> GIVEN INSTRUCTION
Repeat all of the material exactly as given.

> GIVEN MATERIAL
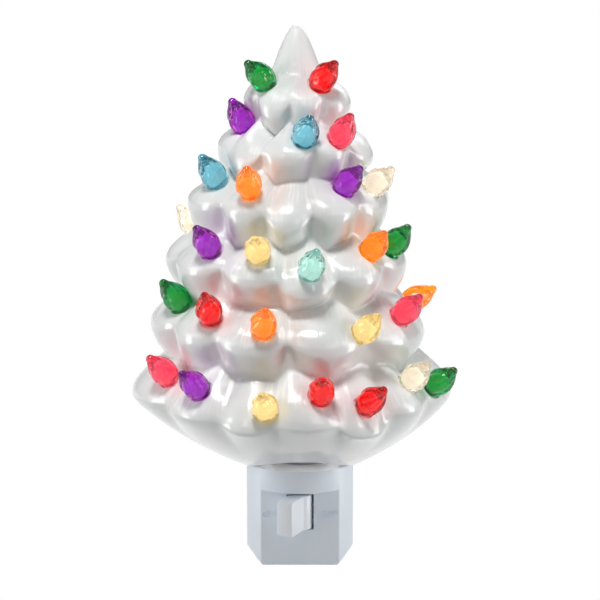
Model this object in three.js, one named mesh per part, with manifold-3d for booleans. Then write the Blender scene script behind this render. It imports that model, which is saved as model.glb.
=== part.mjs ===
// Tree night light: a glazed ceramic tree with pegged colour bulbs on a plug-in lamp base.
//
// Units are millimetres. X runs to the right, Y into the wall and Z up. Heights are measured from the
// underside of the base, and the finished group is lowered at the end, so that the origin is the
// point on the wall face midway between the two plug blades. The tree's axis and the lamp's axis
// stand in front of the wall by axisReach. An azimuth of 0 degrees faces away from the wall.

import * as THREE from "three";
import { mergeVertices } from "three/addons/utils/BufferGeometryUtils.js";
import Module from "manifold-3d";

const wasm = await Module();
wasm.setup();

// Clearances, and how far a cutting shape reaches past what it cuts
const seatGap = 0.3;
const cutMargin = 1;
const backGap = 2;

// Plastic base
const baseWidth = 33;
const baseHeight = 31.2;
const baseReach = 35;
const frontRadius = 18.5;
const shellWall = 2;
const rearShellDepth = 9;
const lipDepth = 2.5;
const lipWall = 1;
const lipRootDepth = 1.5;
const weldOverlap = 0.5;
const cornerChamfer = 5;
const panelHalfWidth = 12.1;
const panelHeight = 24.2;

// Switch
const windowWidth = 8.4;
const windowHeight = 11.5;
const windowBottom = 11.3;
const drumDepth = 2.3;
const leverWidth = 5;
const leverReach = 11.8;
const leverTurn = 24;
const leverCorner = 1.2;
const pivotRadius = 1.2;
const pivotLength = 1.1;
const shelfThickness = 1.5;
const shelfWidth = 12;
const shelfDepth = 3.6;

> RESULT
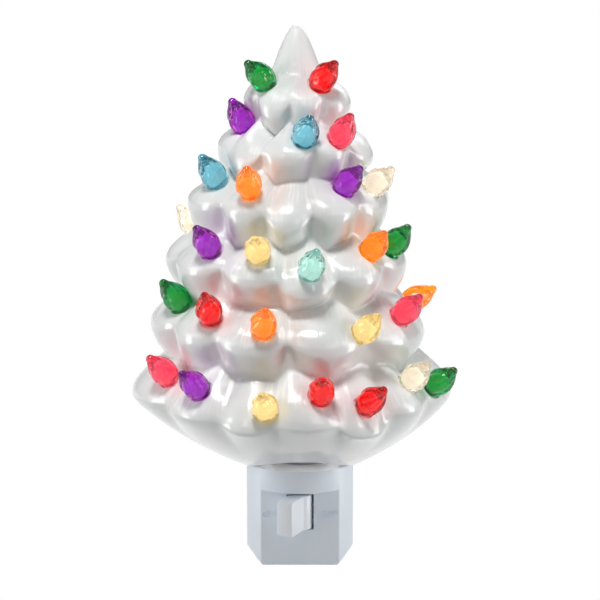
Model this object in three.js, one named mesh per part, with manifold-3d for booleans. Then write the Blender scene script behind this render. It imports that model, which is saved as model.glb.
=== part.mjs ===
// Tree night light: a glazed ceramic tree with pegged colour bulbs on a plug-in lamp base.
//
// Units are millimetres. X runs to the right, Y into the wall and Z up. Heights are measured from the
// underside of the base, and the finished group is lowered at the end, so that the origin is the
// point on the wall face midway between the two plug blades. The tree's axis and the lamp's axis
// stand in front of the wall by axisReach. An azimuth of 0 degrees faces away from the wall.

import * as THREE from "three";
import { mergeVertices } from "three/addons/utils/BufferGeometryUtils.js";
import Module from "manifold-3d";

const wasm = await Module();
wasm.setup();

// Clearances, and how far a cutting shape reaches past what it cuts
const seatGap = 0.3;
const cutMargin = 1;
const backGap = 2;

// Plastic base
const baseWidth = 33;
const baseHeight = 31.2;
const baseReach = 35;
const frontRadius = 18.5;
const shellWall = 2;
const rearShellDepth = 9;
const lipDepth = 2.5;
const lipWall = 1;
const lipRootDepth = 1.5;
const weldOverlap = 0.5;
const cornerChamfer = 5;
const panelHalfWidth = 12.1;
const panelHeight = 24.2;

// Switch
const windowWidth = 8.4;
const windowHeight = 11.5;
const windowBottom = 11.3;
const drumDepth = 2.3;
const leverWidth = 5;
const leverReach = 11.8;
const leverTurn = 24;
const leverCorner = 1.2;
const pivotRadius = 1.2;
const pivotLength = 1.1;
const shelfThickness = 1.5;
const shelfWidth = 12;
const shelfDepth = 3.6;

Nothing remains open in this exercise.